2. Jimmy Page (Led Zeppelin)

When it comes to penning recognizable rock and roll riffs, nobody (not even the aforementioned Keith Richards) can top Jimmy Page. It doesn’t hurt that he’s put together some of the most blistering guitar solos of all time as well, like the one in “Whole Lotta Love” (below). Oscillating between overwhelming electric guitar awesome and beautiful, intricate acoustic arrangements (“The Rain Song”), there’s something for everyone in Led Zeppelin’s discography. If all of that isn’t impressive enough, think about this: in a band that features arguably the greatest drummer of all time (Jon Bonham), and one of the greatest vocalists of all time (Roger Plant), it’s Page who gets the most recognition. Listening to his work, there’s little reason to wonder why.


1. Jimi Hendrix (The Jimi Hendrix Experience)

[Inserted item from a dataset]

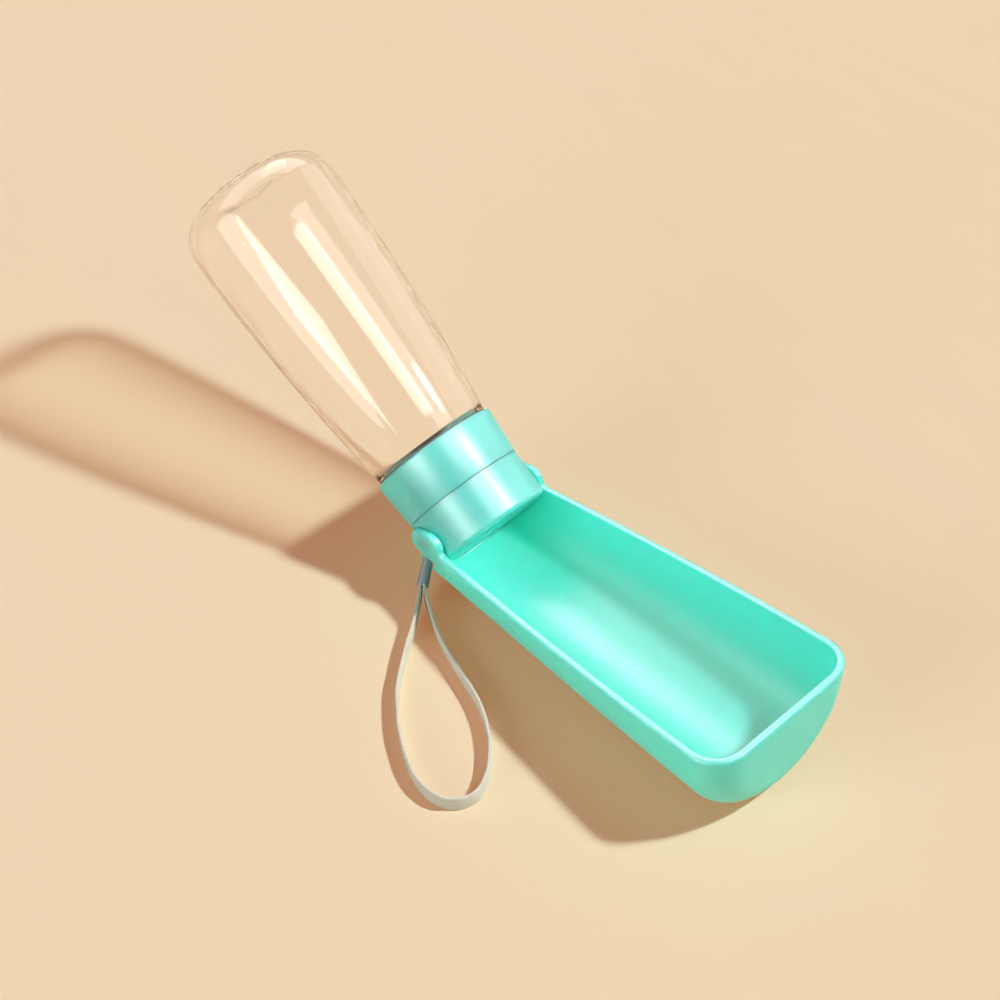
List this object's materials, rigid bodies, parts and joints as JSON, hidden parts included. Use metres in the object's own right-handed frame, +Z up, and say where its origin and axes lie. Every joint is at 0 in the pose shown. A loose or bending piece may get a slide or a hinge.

Despite all the jockeying for position on this list, there was never any question as to who would end up at the top. In his brief life, Jimi Hendrix forever changed the way people thought about the electric guitar. In his hands, it became more than an instrument; it was a gateway into the soul, a vessel through which to communicate the inner-workings of a complex man with immeasurable talent. You can listen to most any Hendrix song and come away with a sincere appreciation for not only the music, but also the man. While his catalog is not expansive, his three studio albums and live performances exist as the ultimate experience in rock and roll guitar.